Il tira d’un portefeuille, caché comme le revolver sous son chevet, une feuille de papier et lut :

« Atteint d’une maladie qui ne pardonne pas et que je sais être incurable, j’exprime ici, librement et dans la plénitude de mes facultés, mes volontés dernières.

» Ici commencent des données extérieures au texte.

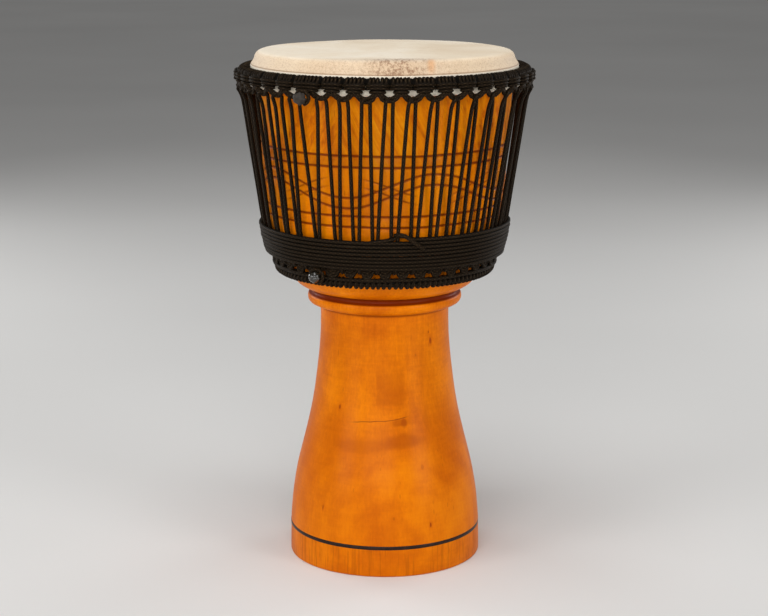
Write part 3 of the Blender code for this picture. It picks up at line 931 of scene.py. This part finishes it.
def crown():
    """Close turns round the ring between the loops, level stretches over them, and the loops' own cord."""
    strands = Strands()
    for start, centre, end in segments(loop_angle):
        half_arc = (end - start) / 2 * CROWN_RING[0]
        wraps = 7 if half_arc > WIDE_GAP else 5
        reach = half_arc - 0.0040
        for distance in np.linspace(-reach, reach, wraps):
            slant = 0.0005 + jitter(0.0002)
            ring_wrap(strands, CROWN_RING, centre, distance + jitter(0.00022),
                      CROWN_ROD + ROPE / 2 + jitter(0.00012), slant, packed=0.9)
        for side in (-0.0014, 0.0014):
            # thin turns in the crevice at each loop, darkened with painted shade
            ring_wrap(strands, CROWN_RING, start, side, CROWN_ROD + 0.0009, 0.0006, steps=12, lift=0.0007,
                      radius=0.0015, deep=CREVICE_SHADE)
        outer = half_arc * BAR_FACE / CROWN_RING[0]
        for side in (-1, 1):
            tuck = [spot(start, side * distance, radius, height, 0.18) for distance, radius, height in TUCKS]
            strands.add(smooth_path(tuck, 0.0022))
        core = outer - 0.0064
        # hidden cords behind the level stretches and over each loop, darkened with painted shade
        strands.add(spot(centre, np.linspace(-core, core, 5), *DARK_CORE), radius=0.0020, deep=CREVICE_SHADE)
        bridge = np.linspace(-0.0062, 0.0062, 5)
        strands.add(spot(start, bridge, *DARK_BRIDGE), radius=0.0018, deep=CREVICE_SHADE)
        for shorter, height in CROWN_BARS:
            height += jitter(0.0002)
            crown_bar(strands, centre + jitter(0.0014), outer - shorter + jitter(0.0003), height)
    strands.add(upper_wave(), closed=True, squeeze=(1.0, 0.94), packed=0.6)
    strands.add(knot_turn(CLOSING_ANGLE, *UPPER_KNOT_TURN))
    return strands.piece("crown_rope")


def knot_turn(angle, radius, height, size):
    """The cord's last turn over a knot, from its left side over the top to its right side."""
    turn = np.radians([200, 165, 125, 90, 55, 20, -15, -45, -70])
    return smooth_path(spot(angle, size * np.cos(turn), radius - 0.0012 * np.abs(np.cos(turn)),
                            height + 0.92 * size * np.sin(turn), radius), 0.0022)


def upper_wave():
    """The cord of the upper loops: a low stretch under each gap and a peak between."""
    points = []
    for start, centre, end in segments(loop_angle):
        half_arc = (end - start) / 2 * 0.1785
        uneven = jitter(0.0004)
        peak = 0.0022 if half_arc < WIDE_GAP else 0.0060
        points += spots([
            (start, -0.0034, 0.1776, 0.5958 + uneven), (start, 0.0034, 0.1776, 0.5958 + uneven),
            (start, 0.0082, 0.1788, 0.5984 + uneven), (centre, -peak, 0.1800, 0.6020),
            (centre, peak, 0.1800, 0.6020), (end, -0.0082, 0.1788, 0.5984 + uneven)])
    return smooth_path(points, 0.0026, closed=True)


def lacing():
    """One endless zigzag: an upper loop, down an inner leg, a lower loop, up an outer leg."""
    points = []
    for index in range(LOOPS):
        upper, lower, following = loop_angle(index), between_loops(index), loop_angle(index + 1)
        stray = jitter(0.0006, 5)
        points += spots([(upper, share * TOP_APART, radius, height) for share, radius, height in UPPER_TURN])
        points += leg(upper, lower, TOP_APART + stray[0], -BAND_APART + stray[1], INNER_LEG)
        points += spots([
            (lower, -LOW_APART - 0.0008, 0.1380, 0.4010), (lower, -LOW_APART, 0.1334, 0.3925),
            (lower, LOW_APART * -0.7, 0.1336, 0.3888),
            (lower, LOW_APART * 0.2, 0.1378, 0.3864 + stray[4] * 0.6),
            (lower, LOW_APART, 0.1415, 0.3896), (lower, LOW_APART + 0.0008, 0.1438, 0.4010)])
        points += leg(following, lower, -TOP_APART + stray[2], BAND_APART + stray[3], OUTER_LEG)[::-1]
    strands = Strands()
    strands.add(smooth_path(points, 0.0040, closed=True), closed=True, packed=0.55)
    return strands.piece("lacing_rope")


def leg(upper, lower, upper_offset, lower_offset, outline):
    """Points down a leg that runs straight, seen from outside, from an upper loop to the winding."""
    high = side_step(upper, 0.1775, upper_offset)
    low = side_step(lower, 0.1500, lower_offset)
    points = []
    for radius, height in outline:
        share = (height - LEG_BOTTOM) / (LEG_TOP - LEG_BOTTOM)
        points.append(polar(radius, low + (high - low) * share, height))
    return points


def route(points):
    """Points given as (radius, degrees, height)."""
    return [polar(radius, math.radians(degrees), height) for radius, degrees, height in points]


def winding():
    """The spare rope, wound down over the legs in close turns, and its lead under the tucked end."""
    strands = Strands()
    steps = int(TURNS * TURN_STEPS)
    turns_left = TURNS - np.linspace(0, TURNS, steps + 1)
    angle = WINDING_END + turns_left * 2 * math.pi
    height = TOP_TURN - turns_left * ROPE + gentle_noise(steps + 1, 40, 0.00016)
    radius = outline_radius(WINDING_OUTER, height) - ROPE / 2 + gentle_noise(steps + 1, 30, 0.00018)
    body = polar(radius, angle, height)
    lead = smooth_path([body[-1]] + route(LEAD), 0.003)
    strands.add(np.vstack([body, lead[1:]]), packed=1.0)
    return strands.piece("wound_rope")


def tail():
    """The rope's end: round a leg, across the gap beside it and down into the turns."""
    strands = Strands()
    strands.add(smooth_path(route(TUCKED_END), 0.0025))
    return strands.piece("tucked_end")


def lower_cradle():
    """Hitches round the ring, two cords along it, and the cord that rises over each loop's gap."""
    strands = Strands()
    for start, middle, end in segments(between_loops):
        half_arc = (end - start) / 2 * LOWER_FACE
        hitches = 4 if half_arc > 0.012 else 3
        spacing = (end - start) * BOTTOM_RING[0] / hitches
        for place in range(hitches):
            distance = (place - (hitches - 1) / 2) * spacing + jitter(0.0006)
            slant = 0.0013 + jitter(0.0003)
            ring_wrap(strands, BOTTOM_RING, middle, distance, BOTTOM_ROD + ROPE / 2, slant, packed=0.6)
        for height, radius, shorter, lean in LOWER_BARS:
            lean += jitter(0.0003)
            half = half_arc - shorter
            path = [spot(middle, half * share, radius - inset, height + lean * share, radius)
                    for share, inset in ((-1, 0.0022), (-0.5, 0.0), (0.5, 0.0), (1, 0.0022))]
            strands.add(smooth_path(path, 0.0026))
    angle = round_angles(360)
    wander = gentle_noise(360, 6, 0.00035, closed=True)
    strands.add(polar(0.1384, angle, 0.3781 + wander), closed=True, packed=0.8)
    # a cord behind the hitches, darkened with painted shade
    strands.add(polar(0.1348, angle, 0.3714 - wander), closed=True, deep=0.6)
    strands.add(lower_wave(), closed=True, packed=0.8)
    strands.add(knot_turn(LOWER_KNOT_ANGLE, *LOWER_KNOT_TURN))
    return strands.piece("lower_cradle")


def lower_wave():
    """The cord of the lower loops: a peak at each loop, under the winding, and a low stretch between."""
    points = []
    for start, middle, end in segments(between_loops):
        uneven = jitter(0.0004)
        points += spots([
            (start, -0.0018, 0.1376, 0.3890), (start, 0.0018, 0.1376, 0.3890),
            (start, 0.0050, 0.1384, 0.3862), (start, 0.0067, 0.1386, 0.3825 + uneven),
            (middle, 0.0, 0.1384, 0.3808 + uneven), (end, -0.0067, 0.1386, 0.3825 + uneven),
            (end, -0.0050, 0.1384, 0.3862)], LOWER_FACE)
    return smooth_path(points, 0.0024, closed=True)


def knot_ball(name, angle, radius, height, size, material, lumps):
    """A cord end knotted on itself and melted to a lumpy ball."""
    rows, columns = 27, 40
    down = math.pi * np.arange(1, rows + 1)[:, None] / (rows + 1)
    around = round_angles(columns)[None, :]
    rings = np.stack([np.sin(down) * np.cos(around), np.sin(down) * np.sin(around),
                      np.cos(down) + 0 * around], axis=-1)
    directions = np.vstack([rings.reshape(-1, 3), [0, 0, 1], [0, 0, -1]])
    x, y, z = directions.T
    bulge = 1 + lumps * (np.sin(6.2 * x + 0.7) * np.cos(4.3 * y + 1.1) + 0.6 * np.sin(6.2 * z + 2.1 * x))
    groove = 0.13 * np.exp(-((z - 0.35 * x + 0.12) / 0.13) ** 2)
    groove += lumps * 0.5 * np.sin(13.0 * z + 7.0 * x) * np.cos(9.0 * y)
    points = directions * [1.0, 0.86, 0.92] * size * (bulge - groove)[:, None]
    cos, sin = math.cos(angle), math.sin(angle)
    points = points @ [[cos, sin, 0], [-sin, cos, 0], [0, 0, 1]] + polar(radius, angle, height)
    return mesh_piece(name, points, capped_faces(rows, columns), material)


# ---- stage

def area_light(name, location, target, size, energy):
    """A soft rectangular lamp that faces a target."""
    light = bpy.data.lights.new(name, "AREA")
    light.shape = "RECTANGLE"
    light.size, light.size_y = size
    light.energy = energy
    made = bpy.data.objects.new(name, light)
    made.location = location
    direction = np.asarray(target, float) - np.asarray(location, float)
    pitch = math.acos(-direction[2] / np.linalg.norm(direction))
    made.rotation_euler = (pitch, 0.0, math.atan2(direction[1], direction[0]) - math.pi / 2)
    bpy.context.scene.collection.objects.link(made)


def stage():
    lens = bpy.data.cameras.new("camera")
    lens.lens = CAMERA_LENS
    lens.sensor_width = 36.0
    lens.clip_end = 100.0
    camera = bpy.data.objects.new("camera", lens)
    camera.location = CAMERA_AT
    camera.rotation_euler = (math.pi / 2 - CAMERA_DOWN, 0.0, 0.0)
    bpy.context.scene.collection.objects.link(camera)
    bpy.context.scene.camera = camera

    side = FLOOR_SIDE
    corners = [(x, y, -FLOOR_DROP) for x, y in ((-side, -side), (side, -side), (side, side), (-side, side))]
    mesh_piece("floor", corners, [(0, 1, 2, 3)], pale_floor())

    world = bpy.data.worlds.new("studio")
    world.use_nodes = True
    background = world.node_tree.nodes["Background"]
    background.inputs["Color"].default_value = (1.0, 1.0, 1.0, 1.0)
    background.inputs["Strength"].default_value = WORLD_STRENGTH
    bpy.context.scene.world = world
    bpy.context.scene.view_settings.view_transform = "Standard"

    for lamp in LAMPS:
        area_light(*lamp)


# ---- the drum

WOOD = lacquered_wood()
INLAY = dark_inlay()
ROPE_MATERIAL = black_rope()
HEAD_SKIN = goat_skin("head_skin", 1.0)
HOOP_SKIN = goat_skin("hoop_skin", 0.0)
STEEL = ring_steel()
MATT_KNOT = melted_rope("matt_knot", 0.70, 0.0, (15, 11, 7), (50, 41, 31))
GLOSSY_KNOT = melted_rope("glossy_knot", 0.24, 0.7, (10, 9, 9), (44, 38, 28))

stage()

# The pieces are made in this order, which is also the order of their random draws
PIECES = [
    (shell(), "root", "shell", "lacquered_wood"),
    (inlay(), "root", "foot_inlay_band", "dark_inlay"),
    (hoop(), "crown", "flesh_hoop", "goat_skin"),
    (crown(), "crown", "upper_cradle_rope", "black_rope"),
    (winding(), "root", "rope_winding", "black_rope"),
    (tail(), "root", "winding_tail", "black_rope"),
    (lower_cradle(), "root", "lower_cradle_rope", "black_rope"),
    (knot_ball("upper_knot", CLOSING_ANGLE, *UPPER_KNOT, MATT_KNOT, 0.10),
     "crown", "upper_cradle_knot", "melted_rope"),
    (knot_ball("lower_knot", LOWER_KNOT_ANGLE, *LOWER_KNOT, GLOSSY_KNOT, 0.03),
     "root", "lower_cradle_knot", "melted_rope"),
]
for piece, body, node, slot in PIECES:
    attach(piece, body)
    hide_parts(node)

skin_head = head()
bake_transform(skin_head)
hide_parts("drumhead")

lacing_rope = lacing()
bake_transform(lacing_rope)
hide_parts("tuning_rope")

for ring in ("crown_ring", "bottom_ring"):
    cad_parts[ring].data.materials.clear()
    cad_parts[ring].data.materials.append(STEEL)
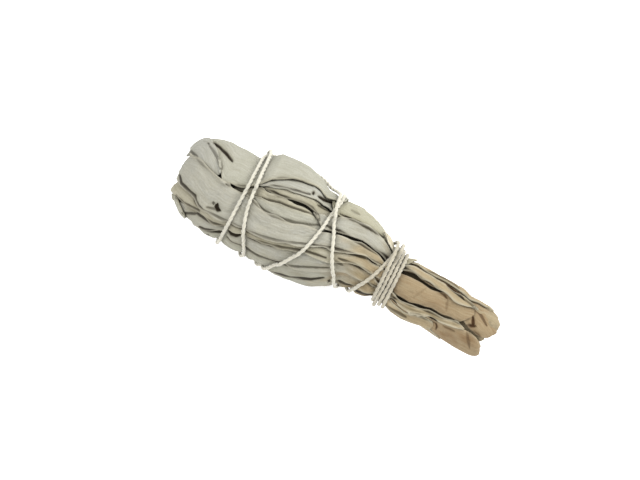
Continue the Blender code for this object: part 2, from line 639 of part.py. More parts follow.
def make_string(relief):
    """The tie string: a round cotton string along its whole route, as one tube."""
    s, turned = string_route(STRING_STEP / STRING_SAMPLES_PER_STEP)
    heights = string_heights(relief, s, turned)
    points = to_space(s, turned, heights)[::STRING_SAMPLES_PER_STEP] * MM
    curve = bpy.data.curves.new("tie_string", "CURVE")
    curve.dimensions = "3D"
    curve.bevel_depth = STRING_RADIUS * MM
    curve.bevel_resolution = 1
    curve.use_fill_caps = True
    spline = curve.splines.new("POLY")
    spline.points.add(len(points) - 1)
    for knot, place in zip(spline.points, points):
        knot.co = (*place, 1.0)
    curve.materials.append(material("tie_string_material", COTTON, 0.9))
    made = bpy.data.objects.new("tie_string", curve)
    bpy.context.scene.collection.objects.link(made)


def main():
    """Build the bunch from the inside out."""
    for old in list(bpy.data.objects):
        bpy.data.objects.remove(old)
    relief = Relief(string_route(ROUTE_STEP))
    make_sprigs(relief)
    make_leaves(relief)
    make_string(relief)


main()
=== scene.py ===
"""A small tied bunch of dried white sage, dressed for a close look.

Felted leaves lie lengthwise round four sprigs and are bound crosswise with a two-ply cotton string. Every piece takes
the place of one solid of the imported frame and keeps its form. Sizes are in millimetres unless a name says otherwise.

Places on the bunch are given in bundle coordinates: s, the distance from the cut stem end, which runs on over the
round head as an arc; psi, degrees round the bunch from the side that faces up and a little towards -Y; and rho, the
distance from the middle. A place that was read off the seen face is (s, c), where c is the sideways distance.
"""

import logging
import math
from collections.abc import Iterable, Iterator
from dataclasses import dataclass, field
from enum import Enum

import bmesh
import bpy
import numpy as np
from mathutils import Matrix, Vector


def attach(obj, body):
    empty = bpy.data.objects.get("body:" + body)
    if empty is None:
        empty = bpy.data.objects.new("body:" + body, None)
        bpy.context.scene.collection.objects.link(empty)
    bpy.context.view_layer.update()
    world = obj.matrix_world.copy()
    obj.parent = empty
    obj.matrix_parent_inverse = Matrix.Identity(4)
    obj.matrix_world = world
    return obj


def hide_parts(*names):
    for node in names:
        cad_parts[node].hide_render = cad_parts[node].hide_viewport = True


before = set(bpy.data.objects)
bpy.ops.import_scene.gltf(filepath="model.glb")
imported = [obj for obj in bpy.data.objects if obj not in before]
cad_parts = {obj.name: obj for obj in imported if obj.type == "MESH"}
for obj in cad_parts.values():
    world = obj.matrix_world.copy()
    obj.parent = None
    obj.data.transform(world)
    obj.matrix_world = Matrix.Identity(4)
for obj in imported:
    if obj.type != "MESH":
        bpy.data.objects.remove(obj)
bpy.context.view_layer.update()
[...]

« Mon vœu le plus cher est que ma bien aimée veuve, Berthe, épouse, aussitôt que les délais légaux seront expirés, mon cher ami le comte Hector de Trémorel. Ayant été à même d’apprécier la grandeur d’âme, et la noblesse de sentiment de ma femme et de mon ami, je sais qu’ils sont dignes l’un de l’autre et que, l’un par l’autre, ils seront heureux. Je meurs plus tranquille, sachant que je laisse à ma Berthe un protecteur dont j’ai éprouvé… »

Il fut impossible à Berthe d’en entendre davantage.

— Grâce ! s’écria-t-elle, assez !

— Assez, soit, répondit Sauvresy. Je vous ai lu ce brouillon pour vous montrer que si, d’un côté, j’ai tout disposé pour assurer l’exécution de mes volontés, de l’autre j’ai tout fait pour vous conserver la considération du monde. Oui, je veux que vous soyez estimés et honorés, c’est sur vous seuls que je compte pour ma vengeance. J’ai noué autour de vous un réseau que vous ne sauriez briser. Vous triomphez. La pierre de ma tombe sera bien comme vous l’espériez, l’autel de vos fiançailles ; sinon, le bagne.